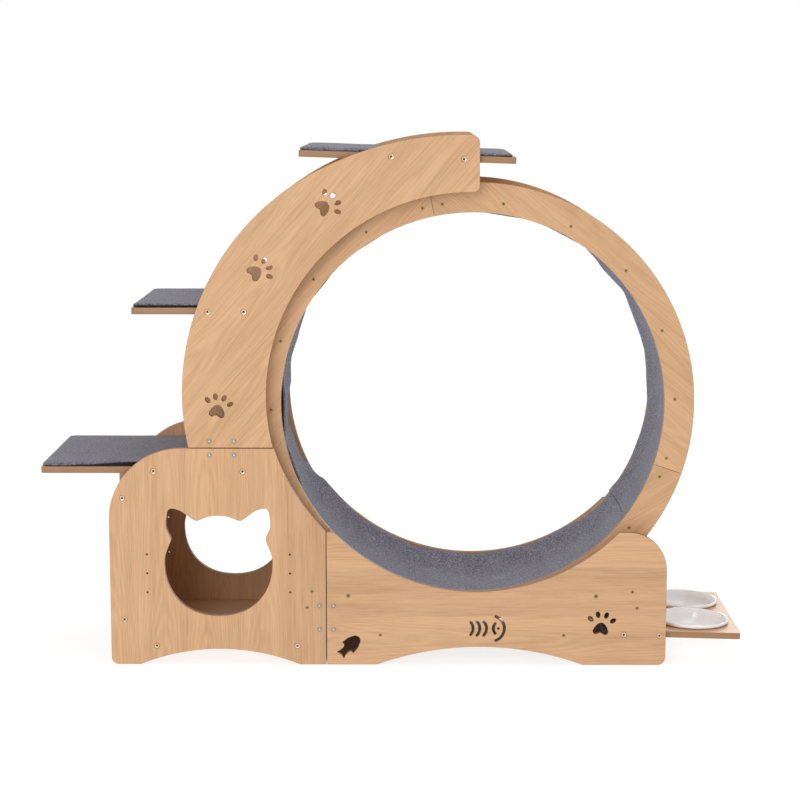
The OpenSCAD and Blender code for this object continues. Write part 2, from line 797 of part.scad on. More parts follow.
module house_floor() {
    color("tan") difference() {
        translate([house_x + wall_in, -inner_depth / 2, floor_z - board_t / 2]) {
            cube([house_w - wall_in - floor_end, inner_depth, board_t]);
        }
        end_bores([house_screws[2], house_screws[3]], screw_d, screw_l);
    }
}

module house_left_wall() {
    color("tan") difference() {
        translate([house_x + wall_in, -inner_depth / 2, wall_bottom]) {
            cube([board_t, inner_depth, wall_top - wall_bottom]);
        }
        end_bores([house_screws[4], house_screws[5]], screw_d, screw_l);
    }
}

module stretcher(side) {
    color("tan") difference() {
        translate([stretcher_at(side), 0, stretcher_z]) rotate([0, -side * stretcher_lean, 0]) {
            cube([board_t, inner_depth, stretcher_w], center = true);
        }
        end_bores(stretcher_screws(side), small_d, small_l);
    }
}

module cross_rail(side) {
    color("tan") difference() {
        translate([rail_at(side), 0, rail_z]) cube([rail_w, inner_depth, rail_w], center = true);
        end_bores([rail_screws[side < 0 ? 0 : 1]], small_d, small_l);
    }
}

// Shelf pads: levels of rounded rectangles, from the drawn-in underside to the crowned top
function rounded_ring(l, w, r, z) = [
    for (corner = [0 : 3])
        for (k = [0 : pad_corner_steps])
            let (a = corner * 90 + k * 90 / pad_corner_steps)
            let (sx = (corner == 0 || corner == 3) ? 1 : -1, sy = corner < 2 ? 1 : -1)
            [sx * (l / 2 - r) + r * cos(a), sy * (w / 2 - r) + r * sin(a), z]
];

function pad_rings(l, w) = concat(
    [for (lv = pad_levels) rounded_ring(l - 2 * lv[0] * pad_t, w - 2 * lv[0] * pad_t,
        max(pad_corner_r - lv[0] * pad_t, pad_corner_r / 4), lv[1] * pad_t)],
    [for (s = pad_crown_shares) rounded_ring(l - s * w, w - s * w,
        max(pad_corner_r, s * w / 4), pad_t + pad_crown * sin(90 * s))]
);

module pad(l) {
    w = inner_depth - 2 * pad_side_gap;
    rings = pad_rings(l, w);
    n = len(rings[0]);
    m = len(rings);
    points = concat([[0, 0, 0]], [for (ring = rings) each ring], [[0, 0, pad_t + pad_crown]]);
    sides = [
        for (j = [0 : m - 2]) for (i = [0 : n - 1])
            let (a = 1 + j * n + i, b = 1 + j * n + (i + 1) % n)
            each [[a, a + n, b + n], [a, b + n, b]]
    ];
    under = [for (i = [0 : n - 1]) [0, 1 + i, 1 + (i + 1) % n]];
    top = [for (i = [0 : n - 1]) [m * n + 1, 1 + (m - 1) * n + (i + 1) % n, 1 + (m - 1) * n + i]];
    polyhedron(points = points, faces = concat(sides, under, top));
}

module lower_shelf_pad() {
    l = lower_shelf_l - 2 * pad_inset;
    color("slategray") translate([-overall_w / 2 + pad_inset + l / 2, 0, lower_shelf_z]) pad(l);
}

module mid_shelf_pad() {
    l = mid_shelf_l - 2 * pad_inset;
    color("slategray") translate([wheel_x - mid_shelf_x + pad_inset + l / 2, 0, mid_shelf_z]) pad(l);
}

module top_shelf_pad() {
    color("slategray") on_top_shelf() pad(top_shelf_l - 2 * pad_inset);
}

// Splice plates behind the seams of each frame, with their bolts and nuts
module splice_plate(c, dx, dz, places) {
    upright(front_y + board_t, splice_t) difference() {
        translate([c[0] - dx / 2 - splice_margin, c[1] - dz / 2 - splice_margin]) {
            square([dx + 2 * splice_margin, dz + 2 * splice_margin]);
        }
        holes(places, splice_d + 2 * screw_gap);
    }
}

module splice_plates() {
    color("silver") both_sides() {
        splice_plate(arch_splice, splice_long, splice_short, arch_splice_holes);
        splice_plate(base_splice, splice_short, splice_long, base_splice_holes);
    }
}

module splice_bolt() {
    cylinder(d1 = splice_head_d * 0.8, d2 = splice_head_d, h = splice_head_h / 2);
    translate([0, 0, splice_head_h / 2]) cylinder(d = splice_head_d, h = splice_head_h / 2);
    translate([0, 0, splice_head_h]) cylinder(d = splice_d, h = board_t + splice_t + splice_nut_t);
}

module splice_bolts() {
    color("gainsboro") both_sides() {
        for (p = concat(arch_splice_holes, base_splice_holes)) {
            along_y(p[0], front_y - splice_head_h, p[1]) splice_bolt();
        }
    }
}

module hex_nut(w, t, bore) {
    difference() {
        cylinder(d = w / cos(30), h = t, $fn = 6);
        translate([0, 0, -overrun]) cylinder(d = bore, h = t + 2 * overrun);
    }
}

module splice_nuts() {
    color("silver") both_sides() {
        for (p = concat(arch_splice_holes, base_splice_holes)) {
            along_y(p[0], front_y + board_t + splice_t, p[1]) hex_nut(splice_nut_w, splice_nut_t, splice_d);
        }
    }
}

module board_screws() {
    color("goldenrod") both_sides() {
        for (p = concat(house_screws, arch_screws, base_screws)) {
            along_y(p[0], front_y, p[1]) board_screw();
        }
    }
}

module stretcher_and_rail_screws() {
    color("darkkhaki") both_sides() {
        for (p = concat(stretcher_screws(-1), stretcher_screws(1), rail_screws)) {
            along_y(p[0], front_y, p[1]) small_screw();
        }
    }
}

// Roller units: an axle bolt through the base panel, a spacer, a bush, the roller and a nut
module each_axle() {
    both_sides() {
        for (p = axle_places) {
            translate([p[0], 0, p[1]]) children();
        }
    }
}

module roller_axles() {
    color("darkkhaki") each_axle() along_y(0, front_y, 0) {
        countersunk_screw(axle_head_d, axle_head_h, axle_d, axle_l);
    }
}

module tube(outer_d, inner_d, l) {
    difference() {
        cylinder(d = outer_d, h = l);
        translate([0, 0, -overrun]) cylinder(d = inner_d, h = l + 2 * overrun);
    }
}

module axle_spacers() {
    color("silver") each_axle() along_y(0, front_y + board_t, 0) tube(spacer_d, axle_d, spacer_l);
}

module roller_bushes() {
    color("peru") each_axle() along_y(0, roller_y - bush_l / 2, 0) tube(bush_d, axle_d, bush_l);
}

module axle_nuts() {
    color("silver") each_axle() along_y(0, roller_y + bush_l / 2, 0) hex_nut(axle_nut_w, axle_nut_t, axle_d);
}

// Half profile of a roller, with its bore, hub, flanges and tread
module roller_profile() {
    half = roller_w / 2;
    tread_half = half - flange_t;
    bore_r = bush_d / 2 + bush_gap;
    polygon([
        [bore_r, -half], [roller_r + flange_h, -half], [roller_r + flange_h, -tread_half - flange_t / 2],
        [roller_r, -tread_half], [roller_r, tread_half], [roller_r + flange_h, tread_half + flange_t / 2],
        [roller_r + flange_h, half], [bore_r, half]
    ]);
}

// side -1 is left of the wheel's axis, face -1 is the front frame
module roller(side, face) {
    color("dimgray") along_y(wheel_x + side * axle_spread, face * -roller_y, axle_z) {
        rotate_extrude() roller_profile();
    }
}

// Wheel: two rings of three segments, a track of slats, a mat and its screws
function slat_turn(i) = wheel_turn + (i - 1) * slat_step;
function is_joint_slat(i) = (i - 1) % slats_per_segment == slats_per_segment / 2;

// Directions of the screws that hold slat i: two at a segment joint, one elsewhere
function slat_screw_turns(i) = [
    for (k = is_joint_slat(i) ? [-1, 1] : [0]) slat_turn(i) + k * joint_screw_turn
];
ring_screw_turns = [for (i = [1 : slat_count]) each slat_screw_turns(i)];

module at_wheel() {
    translate([wheel_x, 0, wheel_z]) children();
}

module ring_segment_outline(k) {
    mid = wheel_turn + k * 360 / segment_count;
    half = 180 / segment_count;
    reach = 2 * ring_outer_r;
    difference() {
        intersection() {
            circle(r = ring_outer_r);
            translate(ring_joint_gap / 2 / sin(half) * [cos(mid), sin(mid)]) polygon([
                [0, 0], reach * [cos(mid - half), sin(mid - half)], reach * [cos(mid), sin(mid)],
                reach * [cos(mid + half), sin(mid + half)]
            ]);
        }
        circle(r = ring_inner_r);
    }
}

module ring_screw_holes() {
    for (turn = ring_screw_turns) {
        along_y(ring_screw_r * cos(turn), ring_y, ring_screw_r * sin(turn)) {
            screw_hole(small_head_d, small_head_h, small_d, ring_t);
        }
    }
}

module front_ring_segment(k) {
    color("burlywood") at_wheel() difference() {
        upright(ring_y, ring_t) ring_segment_outline(k);
        ring_screw_holes();
    }
}

module back_ring_segment(k) {
    mirror([0, 1, 0]) front_ring_segment(k);
}

module track_slat(i) {
    half = 180 / slat_count;
    inner_half = track_r * tan(half) - slat_gap / 2;
    outer_half = (track_r + slat_t) * tan(half) - slat_gap / 2;
    turn = slat_turn(i);
    color("tan") at_wheel() difference() {
        upright(-track_depth / 2, track_depth) rotate(turn) polygon([
            [track_r, -inner_half], [track_r + slat_t, -outer_half],
            [track_r + slat_t, outer_half], [track_r, inner_half]
        ]);
        both_sides() {
            for (a = slat_screw_turns(i)) {
                along_y(ring_screw_r * cos(a), ring_y + ring_t - overrun, ring_screw_r * sin(a)) {
                    cylinder(d = small_d, h = small_l - ring_t + overrun);
                }
            }
        }
    }
}

module ring_screws() {
    color("darkkhaki") at_wheel() both_sides() {
        for (turn = ring_screw_turns) {
            along_y(ring_screw_r * cos(turn), ring_y, ring_screw_r * sin(turn)) small_screw();
        }
    }
}

// The mat lies in flat lengths on the slats
module mat_outline(apothem) {
    half = 180 / slat_count;
    polygon([
        for (i = [1 : slat_count])
            apothem / cos(half) * [cos(slat_turn(i) + half), sin(slat_turn(i) + half)]
    ]);
}

module running_mat() {
    mat_depth = track_depth - 2 * mat_side_gap;
    seat_r = track_r - mat_seat_gap;
    color("slategray") at_wheel() upright(-mat_depth / 2, mat_depth) difference() {
        mat_outline(seat_r);
        mat_outline(seat_r - mat_t);
        rotate(slat_turn(-2) - slat_step / 2) translate([0, -mat_end_gap / 2]) {
            square([2 * seat_r, mat_end_gap]);
        }
    }
}

// A bowl's wall in its own frame, whose origin is on the shelf's top face at the bowl's axis
// The wall swings down from the rim to the foot along a quarter of an ellipse
function bowl_curve(neck_r, foot_r, drop) = [
    for (i = [0 : bowl_steps])
        let (a = 90 * i / bowl_steps)
        [foot_r + (neck_r - foot_r) * cos(a), -drop * sin(a)]
];

module bowl_profile() {
    neck_r = bowl_seat_r - bowl_gap;
    outer = bowl_curve(neck_r, bowl_foot_r, bowl_drop);
    inner = bowl_curve(neck_r - bowl_t, bowl_foot_r - bowl_t, bowl_drop - bowl_t);
    polygon(concat(
        [[bowl_r, bowl_rise], [bowl_r, bowl_rise - bowl_t / 2]],
        outer,
        [[0, -bowl_drop], [0, -bowl_drop + bowl_t]],
        [for (i = [bowl_steps : -1 : 0]) inner[i]],
        [[bowl_r - bowl_t, bowl_rise]]
    ));
}

module bowl(side) {
    color("white") on_bowl_shelf() translate([bowl_shelf_end - bowl_in, side * bowl_pitch / 2, 0]) {
        rotate_extrude() bowl_profile();
    }
}

house_panel();  // front_house_panel
mirror([0, 1, 0]) house_panel();  // back_house_panel
base_panel();  // front_base_panel
mirror([0, 1, 0]) base_panel();  // back_base_panel
arch_panel();  // front_arch_panel
mirror([0, 1, 0]) arch_panel();  // back_arch_panel
house_floor();
house_left_wall();
lower_shelf();
mid_shelf();
top_shelf();
bowl_shelf();
lower_shelf_pad();
mid_shelf_pad();
top_shelf_pad();
stretcher(-1);  // left_stretcher
stretcher(1);  // right_stretcher
cross_rail(-1);  // left_cross_rail
cross_rail(1);  // right_cross_rail
splice_plates();
splice_bolts();
splice_nuts();
board_screws();
stretcher_and_rail_screws();
roller_axles();
axle_spacers();
roller_bushes();
axle_nuts();
roller(-1, -1);  // roller_front_left
roller(1, -1);  // roller_front_right
roller(-1, 1);  // roller_back_left
roller(1, 1);  // roller_back_right
bowl(-1);  // front_bowl
bowl(1);  // back_bowl
running_mat();
ring_screws();
for (k = [1 : segment_count]) {
    front_ring_segment(k - 1);
    back_ring_segment(k - 1);
}
for (i = [1 : slat_count]) {
    track_slat(i);
}
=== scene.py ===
import json
import math
from functools import partialmethod

import bmesh
import bpy
import numpy as np
from bpy.props import FloatProperty, FloatVectorProperty, IntProperty, PointerProperty
from mathutils import Matrix, Vector, noise


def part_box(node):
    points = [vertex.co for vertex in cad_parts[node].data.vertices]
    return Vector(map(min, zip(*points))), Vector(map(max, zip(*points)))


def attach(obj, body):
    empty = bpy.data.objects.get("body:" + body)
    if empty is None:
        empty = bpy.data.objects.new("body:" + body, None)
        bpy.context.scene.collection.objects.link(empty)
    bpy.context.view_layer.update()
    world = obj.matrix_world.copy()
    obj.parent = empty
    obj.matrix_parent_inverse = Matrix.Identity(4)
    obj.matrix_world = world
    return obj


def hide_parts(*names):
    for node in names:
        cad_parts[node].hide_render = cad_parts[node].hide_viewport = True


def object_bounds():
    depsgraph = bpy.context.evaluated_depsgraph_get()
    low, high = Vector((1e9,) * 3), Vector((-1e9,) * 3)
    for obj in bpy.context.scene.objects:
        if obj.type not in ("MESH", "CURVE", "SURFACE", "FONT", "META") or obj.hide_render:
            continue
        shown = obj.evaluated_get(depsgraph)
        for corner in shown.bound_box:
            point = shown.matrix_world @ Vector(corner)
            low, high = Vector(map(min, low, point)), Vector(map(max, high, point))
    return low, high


bl_info = {
    "name": "Cat exercise wheel",
    "version": (1, 0, 0),
    "blender": (4, 5, 0),
    "location": "3D View > Sidebar > Cat wheel",
    "description": "Finishes the packed cat exercise wheel in beech, felt, ceramic and plated screws",
    "category": "Object",
}

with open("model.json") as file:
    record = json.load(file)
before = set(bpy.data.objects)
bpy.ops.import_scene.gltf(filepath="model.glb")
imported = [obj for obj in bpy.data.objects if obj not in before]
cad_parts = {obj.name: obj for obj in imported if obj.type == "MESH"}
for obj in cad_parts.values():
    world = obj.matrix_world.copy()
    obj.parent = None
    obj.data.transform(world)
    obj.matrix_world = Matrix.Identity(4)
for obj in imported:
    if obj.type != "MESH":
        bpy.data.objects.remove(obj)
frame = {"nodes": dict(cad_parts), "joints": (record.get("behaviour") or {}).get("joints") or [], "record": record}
CAD_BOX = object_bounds()
BODY_OF = {
    node: body
    for body, nodes in frame["record"]["behaviour"]["bodies"].items()
    for node in nodes
}
WHEEL_AXIS = Vector(next(j["pos_m"] for j in frame["joints"] if j["name"] == "wheel_spin"))
BOWL_UP = Vector(next(j["axis"] for j in frame["joints"] if j["name"] == "front_bowl_lift"))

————

Short task:
Write down exactly the span of lines above from the one containing "stretcher_and_rail_screws();" to the one containing "Vector(map(max, high, point))", both ends included.

Response to this task:
stretcher_and_rail_screws();
roller_axles();
axle_spacers();
roller_bushes();
axle_nuts();
roller(-1, -1);  // roller_front_left
roller(1, -1);  // roller_front_right
roller(-1, 1);  // roller_back_left
roller(1, 1);  // roller_back_right
bowl(-1);  // front_bowl
bowl(1);  // back_bowl
running_mat();
ring_screws();
for (k = [1 : segment_count]) {
    front_ring_segment(k - 1);
    back_ring_segment(k - 1);
}
for (i = [1 : slat_count]) {
    track_slat(i);
}
=== scene.py ===
import json
import math
from functools import partialmethod

import bmesh
import bpy
import numpy as np
from bpy.props import FloatProperty, FloatVectorProperty, IntProperty, PointerProperty
from mathutils import Matrix, Vector, noise


def part_box(node):
    points = [vertex.co for vertex in cad_parts[node].data.vertices]
    return Vector(map(min, zip(*points))), Vector(map(max, zip(*points)))


def attach(obj, body):
    empty = bpy.data.objects.get("body:" + body)
    if empty is None:
        empty = bpy.data.objects.new("body:" + body, None)
        bpy.context.scene.collection.objects.link(empty)
    bpy.context.view_layer.update()
    world = obj.matrix_world.copy()
    obj.parent = empty
    obj.matrix_parent_inverse = Matrix.Identity(4)
    obj.matrix_world = world
    return obj


def hide_parts(*names):
    for node in names:
        cad_parts[node].hide_render = cad_parts[node].hide_viewport = True


def object_bounds():
    depsgraph = bpy.context.evaluated_depsgraph_get()
    low, high = Vector((1e9,) * 3), Vector((-1e9,) * 3)
    for obj in bpy.context.scene.objects:
        if obj.type not in ("MESH", "CURVE", "SURFACE", "FONT", "META") or obj.hide_render:
            continue
        shown = obj.evaluated_get(depsgraph)
        for corner in shown.bound_box:
            point = shown.matrix_world @ Vector(corner)
            low, high = Vector(map(min, low, point)), Vector(map(max, high, point))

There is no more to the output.